In 1826 he exhibited his first painting entitled A View at Cotessy, Norfolk at the British Institution. At the age of 24, William was beginning to look towards the Old Master Claud Lorraine for influence. The evidence of a Claudian composition and palette, particularly in the use of blue, is manifest in his work from this time. These blues are notable in many of his Scottish views, such as Lochleven Castle and Pitleven Bridge. In his journal written about 1850, Henry Ladbrooke mentions William living in London. It was probably from here that he set out for the continent. His visit is recorded by an inscription on a painting belonging to Mr. E. Levine which reads: Near Aix La Chapelle, Brussels 1854. Crome’s work may be identified by his distances which have an emerald greeny blue appearance. Indeed, his palette often includes these greeny blues – one often finds it in the touches on tree boles and in the foliage of trees. Amongst the greens of the trees there is often a tree carrying a deep earth-colour which lends the painting a rich appeal. He learnt about balancing masses from his father, and one often finds a small mass alongside a larger one. His drawing of figures and animals, though not given prominence, are often meticulous and effective. The blue period was followed by a number of paintings of very balanced colour, most of them being Norfolk scenes. However, most of his paintings continue to exhibit his fondness for emerald green tones. Indeed, the use of green becomes increasingly apparent until he embarks upon his ‘green’ period which began about 1840. In watercolours he attained great delicacy; though not his usual working medium, several watercolours are recorded, the most interesting being Views of Windsor, executed at the mere age of 15. His late work suggests a further colour transition to sienna. It is also interesting to note that in 1867, a piece entitled Norwich from the Hellesdon Road was exhibited at Norwich by John and William Crome which either suggests that William Henry completed his father’s picture or that they executed a joint work. It is possible that other such works exist. He died in 1867.
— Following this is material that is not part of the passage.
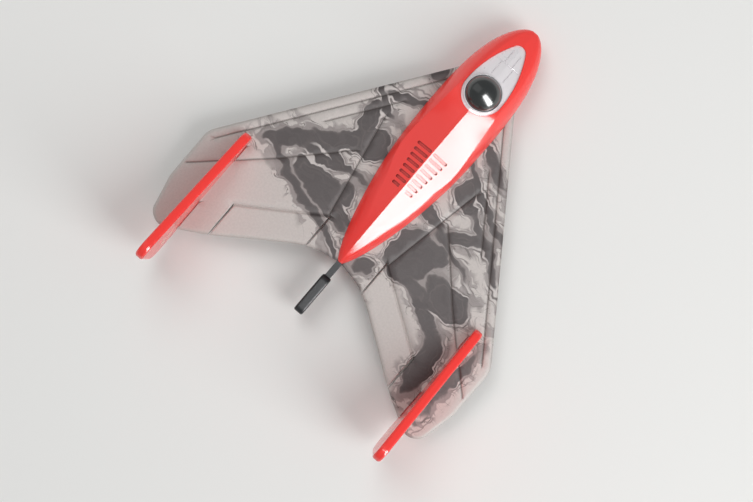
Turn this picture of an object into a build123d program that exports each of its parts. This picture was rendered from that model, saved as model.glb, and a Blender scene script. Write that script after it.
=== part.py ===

The two leading members of the School were John Crome (1768-1821) and John Sell Cotman (1782-1842) ...
...The Norwich School artists found subjects for their paintings primarily in Norwich and the countryside and coastline of Norfolk, but not exclusively so. In common with their contemporaries they also toured the British Isles, while Crome and Cotman were among the first to tour the continent in search of subject matter. The artists are too numerous to mention all of them, but among the more prominent of the landscape painters were Robert Ladbrooke, his son John Berney Ladbrooke, Crome’s most important pupils, James Stark and George Vincent and Crome's own sons John Berney Crome and William Henry Crome.